I do have a list of the hardware verbatim from lshw on the Linux installation that is currently running on this box.

BTW:  Plan to change the video card to a NVIDIA Quadro FX1800 in the next couple of weeks.

AGAIN, hope someone can help, as I REALLY want to run FreeBSD again.


----------



## jb_fvwm2 (Feb 14, 2012)

There was(is) a firewire (v9) workaround, but if you can temporarily remove the card AND disable it in bios both, it MAY fix it. No guarantees though.


----------



## iainnitro (Feb 14, 2012)

*S*o after *Free*BSD is installed, the firewire card will be okay?

I have not a problem removing it temporarily... but definitely need it later on.  Use it with my camcorder quite a bit.

Thanks,

Mike


----------



## iainnitro (Feb 14, 2012)

*O*kay, no difference with or without fire card installed.  Not sure how to describe the hanging, but the menu is transposed over the loader information.  Obvious I can not get a screen grab, but the menu is on top of the messages from the CD Loader and the cursor just sits in the bottom left corner blinking indefinitely.


----------



## jb_fvwm2 (Feb 14, 2012)

Install v8, use its sysinstall to upgrade-in-place to v9? Maybe easier to figure out how to load some ko that may be missing for the install CD before it starts the install program geom_mbr.ko geom_bsd.ko geom_label.ko. Remove the hard drive to install from another machine?

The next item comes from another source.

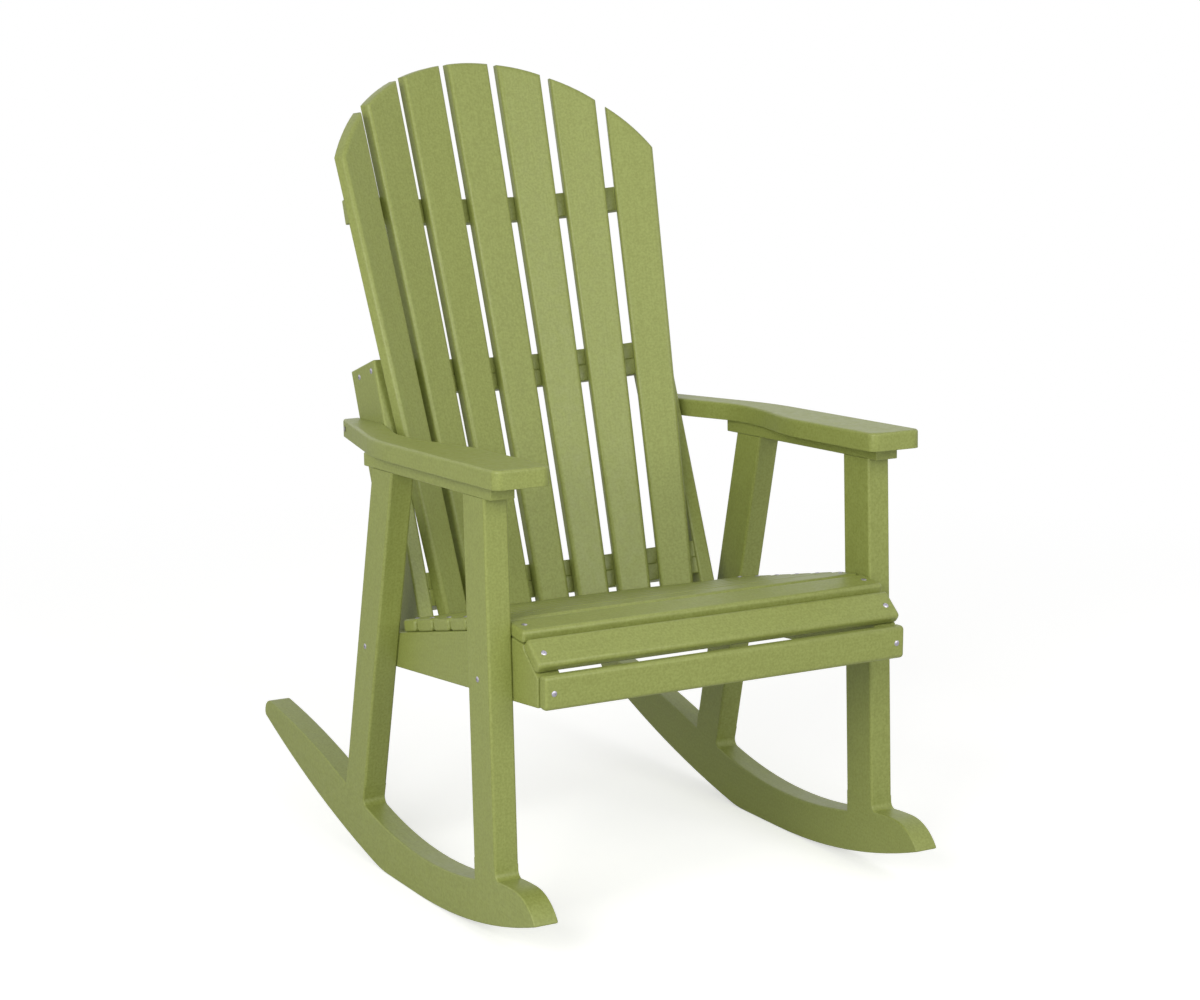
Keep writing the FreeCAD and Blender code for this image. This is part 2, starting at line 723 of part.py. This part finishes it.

Use the usb memory stick image instead?  
Sorry to just mention terse, unobvious, difficult methods[1] , but I've only basically ever upgraded-in-place (sometimes very unconventionally, in ways probably useful to some on the forum, but I've no time to put together anything exact enough beyond posts I've made...) since v5.
[1] difficult unless they work.  Then they have proved useful.


----------